Global Consensus on these laws or a scanner app letting the startup owner know what you have unwillingly violated is highly wanted.

3 comments

I've been working at EU startups and tech for a while now. There isn't much worry about data laws. All the data you need for the real product you can get without even getting close to breaking any privacy laws.

It only gets very complicated when you start forwarding that data to 3rd parties, intensively tracking + storing user behaviour and engineering patterns aimed at deceiving how you use the data.

If you're that worried about keeping up to date on these types of rules, you can subscribe to the EU data protection newsletter, which will be a fairly decent overview on what's going on: https://edps.europa.eu/press-publications/publications/newsl...

No, this is not happening because they are clueless on what they can do - this is happening because they believe they can get away with this (by seeing that most companies do that). There is a clear global consensus on whether they are permitted do that (no, they can't), but there's also something resembling consensus that they'll keep waltzing over the boundary while they still can as regulators take their time with enforcement.

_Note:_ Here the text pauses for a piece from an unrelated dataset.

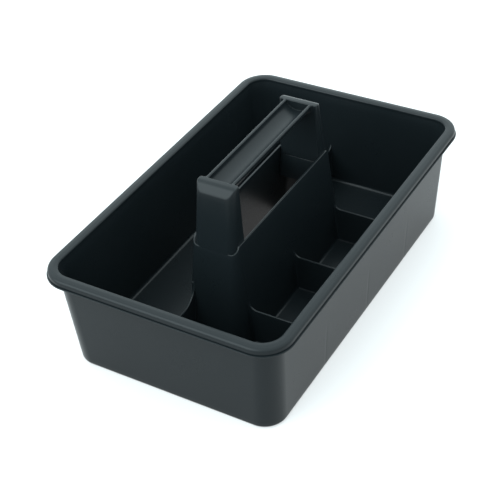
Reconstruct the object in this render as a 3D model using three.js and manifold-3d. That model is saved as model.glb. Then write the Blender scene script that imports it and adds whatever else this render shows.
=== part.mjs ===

You don't have to worry about data laws unless you're trying to walk that line - and you should not. If you act reasonably and don't even attempt to track people unless they explicitly ask you to (which is what opt-in informed consent means) then you don't need to bother with the nuances. Megacorps are hiring privacy lawyers primarily because they want the lawyers to answer "what can we add/change to somehow keep doing this prohibited thing" instead of just stopping it.

When I hear from "unwillingly violated", most of the time it somehow comes from an organization blatantly and willingly violating the principles; indiscriminately harvesting data and basing their business model on that. Even for a startup, getting a quick 30 minute consultation on data privacy isn't a big deal, and compliance is trivial if you're willing to abandon prohibited ideas - GDPR compliance is primarily tricky for those who want to see what is the maximum amount of evil that is still legally permitted.

It’s absurd how so many popular online services make it impossible to escape ad farms. I think the consensus is that data collection for the purpose of advertising or behavioural targeting is only possible after a very informed opt-in.